** Exercise prompt **
Restate word for word the lines that begin the listing and end with the line holding "table of the".

CAD and scene scripts
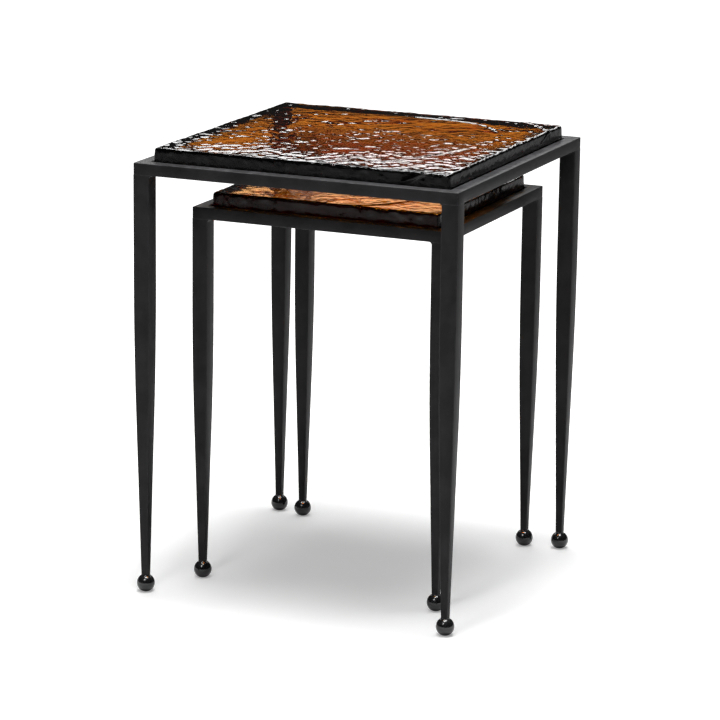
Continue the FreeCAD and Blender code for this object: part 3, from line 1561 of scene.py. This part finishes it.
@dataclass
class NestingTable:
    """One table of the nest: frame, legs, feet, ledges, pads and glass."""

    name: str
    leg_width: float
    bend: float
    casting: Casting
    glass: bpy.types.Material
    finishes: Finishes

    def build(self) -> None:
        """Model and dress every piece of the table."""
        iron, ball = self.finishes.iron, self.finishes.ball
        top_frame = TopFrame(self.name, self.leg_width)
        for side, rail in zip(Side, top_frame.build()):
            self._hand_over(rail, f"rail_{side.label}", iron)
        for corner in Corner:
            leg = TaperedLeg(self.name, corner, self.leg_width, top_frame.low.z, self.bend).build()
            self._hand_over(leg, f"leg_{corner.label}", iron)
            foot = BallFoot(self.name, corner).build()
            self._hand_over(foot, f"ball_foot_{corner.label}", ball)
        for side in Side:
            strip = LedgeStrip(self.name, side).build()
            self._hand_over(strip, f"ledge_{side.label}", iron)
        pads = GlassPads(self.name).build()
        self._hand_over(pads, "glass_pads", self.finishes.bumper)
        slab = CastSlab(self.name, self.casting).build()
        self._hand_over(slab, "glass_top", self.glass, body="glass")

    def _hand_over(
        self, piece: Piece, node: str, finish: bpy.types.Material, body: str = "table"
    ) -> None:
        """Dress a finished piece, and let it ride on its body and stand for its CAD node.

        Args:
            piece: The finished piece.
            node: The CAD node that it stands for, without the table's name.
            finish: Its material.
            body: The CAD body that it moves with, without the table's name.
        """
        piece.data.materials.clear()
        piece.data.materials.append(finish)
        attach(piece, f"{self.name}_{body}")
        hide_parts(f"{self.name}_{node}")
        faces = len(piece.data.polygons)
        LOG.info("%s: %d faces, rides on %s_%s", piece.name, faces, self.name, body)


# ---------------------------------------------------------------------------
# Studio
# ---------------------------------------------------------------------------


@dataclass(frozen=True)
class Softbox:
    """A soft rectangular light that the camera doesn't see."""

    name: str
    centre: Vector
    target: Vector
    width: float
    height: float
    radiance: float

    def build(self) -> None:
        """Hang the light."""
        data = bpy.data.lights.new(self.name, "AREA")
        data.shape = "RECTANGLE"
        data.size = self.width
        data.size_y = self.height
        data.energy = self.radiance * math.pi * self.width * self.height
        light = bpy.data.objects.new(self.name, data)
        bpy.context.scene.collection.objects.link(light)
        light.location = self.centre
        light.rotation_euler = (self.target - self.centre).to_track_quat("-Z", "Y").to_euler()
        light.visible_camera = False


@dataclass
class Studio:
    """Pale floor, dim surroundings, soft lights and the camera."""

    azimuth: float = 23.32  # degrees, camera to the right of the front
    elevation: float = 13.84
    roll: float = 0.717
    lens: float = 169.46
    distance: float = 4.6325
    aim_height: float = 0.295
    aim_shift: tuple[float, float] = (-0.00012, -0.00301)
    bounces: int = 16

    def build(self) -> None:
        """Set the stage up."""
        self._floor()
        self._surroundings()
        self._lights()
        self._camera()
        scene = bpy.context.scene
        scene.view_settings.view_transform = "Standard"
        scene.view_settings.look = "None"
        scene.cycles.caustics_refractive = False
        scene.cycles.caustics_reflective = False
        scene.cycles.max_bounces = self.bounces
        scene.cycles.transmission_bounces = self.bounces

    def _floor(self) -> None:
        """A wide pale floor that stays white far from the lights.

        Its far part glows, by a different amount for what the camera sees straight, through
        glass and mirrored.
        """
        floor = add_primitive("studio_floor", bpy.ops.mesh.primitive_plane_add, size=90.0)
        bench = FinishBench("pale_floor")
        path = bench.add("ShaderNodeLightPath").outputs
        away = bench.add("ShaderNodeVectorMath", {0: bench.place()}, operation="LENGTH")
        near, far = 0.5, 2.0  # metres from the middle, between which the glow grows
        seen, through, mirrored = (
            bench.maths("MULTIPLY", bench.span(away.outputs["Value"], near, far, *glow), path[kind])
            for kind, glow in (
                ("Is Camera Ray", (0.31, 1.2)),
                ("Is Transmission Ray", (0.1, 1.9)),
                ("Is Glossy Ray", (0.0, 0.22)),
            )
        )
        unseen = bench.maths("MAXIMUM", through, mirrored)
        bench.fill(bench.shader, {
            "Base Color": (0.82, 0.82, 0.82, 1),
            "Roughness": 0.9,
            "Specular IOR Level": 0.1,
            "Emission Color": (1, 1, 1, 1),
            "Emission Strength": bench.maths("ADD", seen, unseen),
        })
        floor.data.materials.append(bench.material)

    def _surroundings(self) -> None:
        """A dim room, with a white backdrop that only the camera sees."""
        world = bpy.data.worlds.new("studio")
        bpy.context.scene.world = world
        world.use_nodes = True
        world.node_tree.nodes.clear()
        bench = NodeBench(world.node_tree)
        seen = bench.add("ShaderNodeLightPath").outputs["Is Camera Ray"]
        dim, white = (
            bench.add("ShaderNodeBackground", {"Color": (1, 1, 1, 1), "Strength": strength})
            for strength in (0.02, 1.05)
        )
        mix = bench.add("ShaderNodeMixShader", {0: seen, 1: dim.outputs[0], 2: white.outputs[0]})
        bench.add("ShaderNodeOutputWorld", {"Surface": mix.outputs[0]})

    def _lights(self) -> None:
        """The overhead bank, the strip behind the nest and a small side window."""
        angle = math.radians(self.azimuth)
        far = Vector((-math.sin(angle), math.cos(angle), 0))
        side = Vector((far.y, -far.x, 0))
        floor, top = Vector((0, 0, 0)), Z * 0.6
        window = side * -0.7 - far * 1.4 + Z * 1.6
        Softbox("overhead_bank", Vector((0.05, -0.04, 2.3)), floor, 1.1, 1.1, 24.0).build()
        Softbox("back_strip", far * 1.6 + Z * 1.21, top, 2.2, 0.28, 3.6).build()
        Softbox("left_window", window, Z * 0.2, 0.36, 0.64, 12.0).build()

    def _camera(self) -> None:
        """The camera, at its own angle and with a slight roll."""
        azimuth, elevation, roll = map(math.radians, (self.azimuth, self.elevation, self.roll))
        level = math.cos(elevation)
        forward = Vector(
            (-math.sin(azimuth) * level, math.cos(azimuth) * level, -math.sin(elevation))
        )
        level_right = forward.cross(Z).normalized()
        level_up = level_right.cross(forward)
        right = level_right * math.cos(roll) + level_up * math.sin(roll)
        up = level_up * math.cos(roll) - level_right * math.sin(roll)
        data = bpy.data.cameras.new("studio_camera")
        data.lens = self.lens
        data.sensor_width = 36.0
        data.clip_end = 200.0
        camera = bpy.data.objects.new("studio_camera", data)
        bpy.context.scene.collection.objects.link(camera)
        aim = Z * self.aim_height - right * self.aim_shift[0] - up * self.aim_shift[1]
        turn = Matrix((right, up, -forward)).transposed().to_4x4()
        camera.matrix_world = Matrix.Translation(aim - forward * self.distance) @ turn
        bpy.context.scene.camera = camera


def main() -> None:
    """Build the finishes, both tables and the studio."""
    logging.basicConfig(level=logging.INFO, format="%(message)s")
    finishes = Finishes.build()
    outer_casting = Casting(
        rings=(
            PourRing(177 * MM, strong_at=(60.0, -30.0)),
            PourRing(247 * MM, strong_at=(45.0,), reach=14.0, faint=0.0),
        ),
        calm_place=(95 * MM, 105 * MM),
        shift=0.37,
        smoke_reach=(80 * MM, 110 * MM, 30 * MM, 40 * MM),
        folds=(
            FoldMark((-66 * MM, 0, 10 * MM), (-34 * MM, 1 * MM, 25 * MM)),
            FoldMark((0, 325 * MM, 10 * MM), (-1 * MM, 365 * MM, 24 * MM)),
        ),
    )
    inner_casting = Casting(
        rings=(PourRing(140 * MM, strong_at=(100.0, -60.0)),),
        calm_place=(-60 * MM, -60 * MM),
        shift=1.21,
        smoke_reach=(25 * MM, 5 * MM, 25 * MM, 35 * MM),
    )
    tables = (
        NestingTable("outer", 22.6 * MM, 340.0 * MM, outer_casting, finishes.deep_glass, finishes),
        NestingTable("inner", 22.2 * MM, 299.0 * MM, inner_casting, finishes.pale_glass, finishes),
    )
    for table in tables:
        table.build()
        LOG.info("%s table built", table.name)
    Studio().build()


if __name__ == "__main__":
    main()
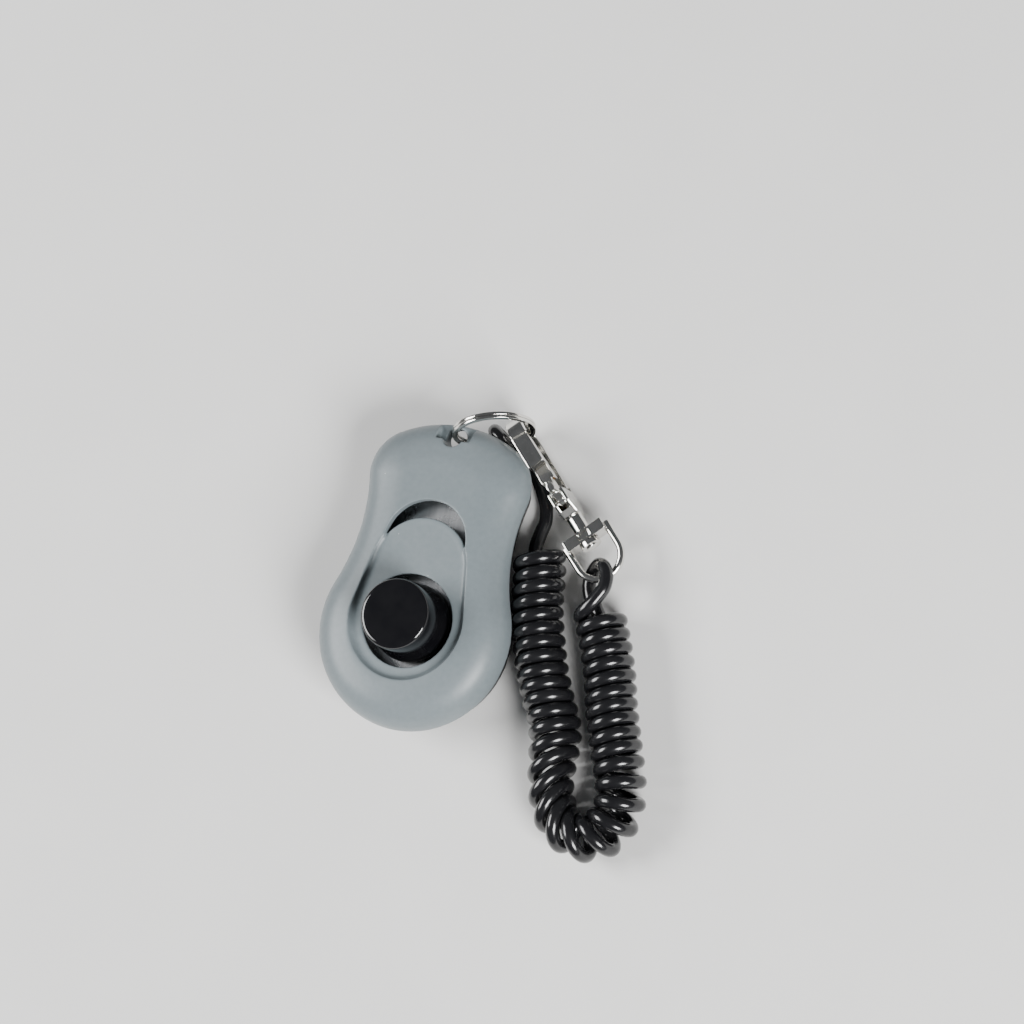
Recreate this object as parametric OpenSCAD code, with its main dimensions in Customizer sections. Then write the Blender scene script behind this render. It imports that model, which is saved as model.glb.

** Correct response **
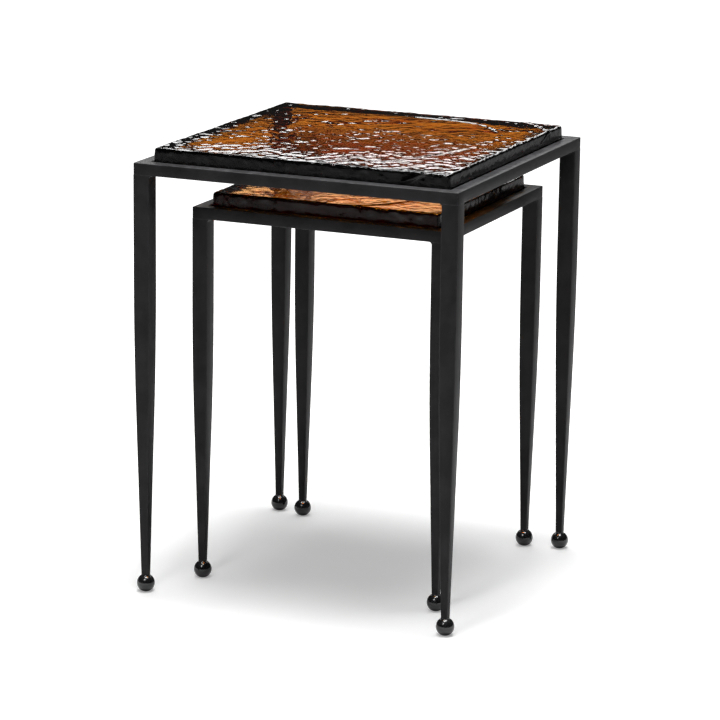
Continue the FreeCAD and Blender code for this object: part 3, from line 1561 of scene.py. This part finishes it.
@dataclass
class NestingTable:
    """One table of the nest: frame, legs, feet, ledges, pads and glass."""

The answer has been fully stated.